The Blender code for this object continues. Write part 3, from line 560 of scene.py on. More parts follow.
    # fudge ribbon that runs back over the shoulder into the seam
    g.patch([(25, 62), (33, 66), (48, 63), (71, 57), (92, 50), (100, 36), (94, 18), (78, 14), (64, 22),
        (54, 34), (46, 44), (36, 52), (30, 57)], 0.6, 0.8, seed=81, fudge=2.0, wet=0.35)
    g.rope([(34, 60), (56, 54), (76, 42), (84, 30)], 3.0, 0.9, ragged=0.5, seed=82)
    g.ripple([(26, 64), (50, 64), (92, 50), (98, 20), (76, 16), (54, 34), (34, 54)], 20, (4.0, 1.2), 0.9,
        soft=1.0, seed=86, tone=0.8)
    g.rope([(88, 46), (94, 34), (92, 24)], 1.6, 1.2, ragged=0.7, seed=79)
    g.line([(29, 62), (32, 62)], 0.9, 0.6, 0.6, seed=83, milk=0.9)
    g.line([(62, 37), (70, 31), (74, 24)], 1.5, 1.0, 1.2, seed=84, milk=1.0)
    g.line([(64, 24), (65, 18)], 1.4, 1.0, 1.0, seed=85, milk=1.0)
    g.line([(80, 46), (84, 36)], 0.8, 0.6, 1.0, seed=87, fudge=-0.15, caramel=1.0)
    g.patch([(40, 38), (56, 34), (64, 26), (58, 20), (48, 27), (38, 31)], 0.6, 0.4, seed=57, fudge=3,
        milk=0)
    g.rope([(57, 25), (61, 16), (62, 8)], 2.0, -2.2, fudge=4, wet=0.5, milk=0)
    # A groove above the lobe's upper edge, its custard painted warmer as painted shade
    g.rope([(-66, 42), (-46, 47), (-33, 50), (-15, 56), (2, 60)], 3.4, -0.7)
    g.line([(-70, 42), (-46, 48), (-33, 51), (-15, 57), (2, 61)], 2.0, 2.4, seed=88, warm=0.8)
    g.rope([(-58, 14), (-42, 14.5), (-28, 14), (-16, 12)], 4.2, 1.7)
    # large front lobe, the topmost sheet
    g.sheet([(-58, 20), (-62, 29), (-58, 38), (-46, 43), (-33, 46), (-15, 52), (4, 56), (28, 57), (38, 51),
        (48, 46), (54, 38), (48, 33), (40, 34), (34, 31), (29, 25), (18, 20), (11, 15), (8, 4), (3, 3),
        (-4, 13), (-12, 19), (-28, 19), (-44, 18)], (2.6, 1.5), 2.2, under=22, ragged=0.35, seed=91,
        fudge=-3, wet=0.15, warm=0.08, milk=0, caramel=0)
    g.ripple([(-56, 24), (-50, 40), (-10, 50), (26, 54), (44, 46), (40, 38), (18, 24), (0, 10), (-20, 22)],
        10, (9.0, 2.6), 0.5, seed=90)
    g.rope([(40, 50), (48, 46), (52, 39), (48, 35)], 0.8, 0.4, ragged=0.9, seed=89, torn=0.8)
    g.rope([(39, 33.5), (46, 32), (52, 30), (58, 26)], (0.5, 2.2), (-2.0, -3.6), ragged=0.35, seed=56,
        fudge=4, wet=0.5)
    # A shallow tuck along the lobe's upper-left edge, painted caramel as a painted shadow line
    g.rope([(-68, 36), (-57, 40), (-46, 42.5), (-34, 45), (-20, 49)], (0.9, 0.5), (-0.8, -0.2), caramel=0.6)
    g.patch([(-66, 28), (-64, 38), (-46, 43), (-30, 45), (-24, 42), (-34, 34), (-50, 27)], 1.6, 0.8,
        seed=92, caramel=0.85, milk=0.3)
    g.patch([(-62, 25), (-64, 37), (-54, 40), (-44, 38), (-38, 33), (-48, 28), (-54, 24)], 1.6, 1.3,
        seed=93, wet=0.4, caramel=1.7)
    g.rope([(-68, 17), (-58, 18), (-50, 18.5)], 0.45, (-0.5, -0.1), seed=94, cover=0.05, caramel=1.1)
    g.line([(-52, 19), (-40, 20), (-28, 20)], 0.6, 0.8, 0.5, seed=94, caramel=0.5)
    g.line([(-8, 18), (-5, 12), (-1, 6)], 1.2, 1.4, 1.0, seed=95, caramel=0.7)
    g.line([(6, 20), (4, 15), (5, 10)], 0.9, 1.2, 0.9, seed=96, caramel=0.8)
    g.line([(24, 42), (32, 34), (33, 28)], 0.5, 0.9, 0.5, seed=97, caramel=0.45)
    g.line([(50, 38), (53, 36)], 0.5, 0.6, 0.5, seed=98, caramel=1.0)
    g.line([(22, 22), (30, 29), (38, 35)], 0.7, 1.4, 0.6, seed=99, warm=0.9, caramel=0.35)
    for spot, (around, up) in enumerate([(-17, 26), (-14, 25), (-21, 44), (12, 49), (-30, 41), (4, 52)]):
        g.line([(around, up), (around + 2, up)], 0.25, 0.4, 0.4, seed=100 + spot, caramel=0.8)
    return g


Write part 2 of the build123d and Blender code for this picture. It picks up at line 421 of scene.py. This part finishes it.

- - -

Your task is to quote all of the data word for word.

Solution for this task:
The Blender code for this object continues. Write part 3, from line 560 of scene.py on. More parts follow.
    # fudge ribbon that runs back over the shoulder into the seam
    g.patch([(25, 62), (33, 66), (48, 63), (71, 57), (92, 50), (100, 36), (94, 18), (78, 14), (64, 22),
        (54, 34), (46, 44), (36, 52), (30, 57)], 0.6, 0.8, seed=81, fudge=2.0, wet=0.35)
    g.rope([(34, 60), (56, 54), (76, 42), (84, 30)], 3.0, 0.9, ragged=0.5, seed=82)
    g.ripple([(26, 64), (50, 64), (92, 50), (98, 20), (76, 16), (54, 34), (34, 54)], 20, (4.0, 1.2), 0.9,
        soft=1.0, seed=86, tone=0.8)
    g.rope([(88, 46), (94, 34), (92, 24)], 1.6, 1.2, ragged=0.7, seed=79)
    g.line([(29, 62), (32, 62)], 0.9, 0.6, 0.6, seed=83, milk=0.9)
    g.line([(62, 37), (70, 31), (74, 24)], 1.5, 1.0, 1.2, seed=84, milk=1.0)
    g.line([(64, 24), (65, 18)], 1.4, 1.0, 1.0, seed=85, milk=1.0)
    g.line([(80, 46), (84, 36)], 0.8, 0.6, 1.0, seed=87, fudge=-0.15, caramel=1.0)
    g.patch([(40, 38), (56, 34), (64, 26), (58, 20), (48, 27), (38, 31)], 0.6, 0.4, seed=57, fudge=3,
        milk=0)
    g.rope([(57, 25), (61, 16), (62, 8)], 2.0, -2.2, fudge=4, wet=0.5, milk=0)
    # A groove above the lobe's upper edge, its custard painted warmer as painted shade
    g.rope([(-66, 42), (-46, 47), (-33, 50), (-15, 56), (2, 60)], 3.4, -0.7)
    g.line([(-70, 42), (-46, 48), (-33, 51), (-15, 57), (2, 61)], 2.0, 2.4, seed=88, warm=0.8)
    g.rope([(-58, 14), (-42, 14.5), (-28, 14), (-16, 12)], 4.2, 1.7)
    # large front lobe, the topmost sheet
    g.sheet([(-58, 20), (-62, 29), (-58, 38), (-46, 43), (-33, 46), (-15, 52), (4, 56), (28, 57), (38, 51),
        (48, 46), (54, 38), (48, 33), (40, 34), (34, 31), (29, 25), (18, 20), (11, 15), (8, 4), (3, 3),
        (-4, 13), (-12, 19), (-28, 19), (-44, 18)], (2.6, 1.5), 2.2, under=22, ragged=0.35, seed=91,
        fudge=-3, wet=0.15, warm=0.08, milk=0, caramel=0)
    g.ripple([(-56, 24), (-50, 40), (-10, 50), (26, 54), (44, 46), (40, 38), (18, 24), (0, 10), (-20, 22)],
        10, (9.0, 2.6), 0.5, seed=90)
    g.rope([(40, 50), (48, 46), (52, 39), (48, 35)], 0.8, 0.4, ragged=0.9, seed=89, torn=0.8)
    g.rope([(39, 33.5), (46, 32), (52, 30), (58, 26)], (0.5, 2.2), (-2.0, -3.6), ragged=0.35, seed=56,
        fudge=4, wet=0.5)
    # A shallow tuck along the lobe's upper-left edge, painted caramel as a painted shadow line
    g.rope([(-68, 36), (-57, 40), (-46, 42.5), (-34, 45), (-20, 49)], (0.9, 0.5), (-0.8, -0.2), caramel=0.6)
    g.patch([(-66, 28), (-64, 38), (-46, 43), (-30, 45), (-24, 42), (-34, 34), (-50, 27)], 1.6, 0.8,
        seed=92, caramel=0.85, milk=0.3)
    g.patch([(-62, 25), (-64, 37), (-54, 40), (-44, 38), (-38, 33), (-48, 28), (-54, 24)], 1.6, 1.3,
        seed=93, wet=0.4, caramel=1.7)
    g.rope([(-68, 17), (-58, 18), (-50, 18.5)], 0.45, (-0.5, -0.1), seed=94, cover=0.05, caramel=1.1)
    g.line([(-52, 19), (-40, 20), (-28, 20)], 0.6, 0.8, 0.5, seed=94, caramel=0.5)
    g.line([(-8, 18), (-5, 12), (-1, 6)], 1.2, 1.4, 1.0, seed=95, caramel=0.7)
    g.line([(6, 20), (4, 15), (5, 10)], 0.9, 1.2, 0.9, seed=96, caramel=0.8)
    g.line([(24, 42), (32, 34), (33, 28)], 0.5, 0.9, 0.5, seed=97, caramel=0.45)
    g.line([(50, 38), (53, 36)], 0.5, 0.6, 0.5, seed=98, caramel=1.0)
    g.line([(22, 22), (30, 29), (38, 35)], 0.7, 1.4, 0.6, seed=99, warm=0.9, caramel=0.35)
    for spot, (around, up) in enumerate([(-17, 26), (-14, 25), (-21, 44), (12, 49), (-30, 41), (4, 52)]):
        g.line([(around, up), (around + 2, up)], 0.25, 0.4, 0.4, seed=100 + spot, caramel=0.8)
    return g


Write part 2 of the build123d and Blender code for this picture. It picks up at line 421 of scene.py. This part finishes it.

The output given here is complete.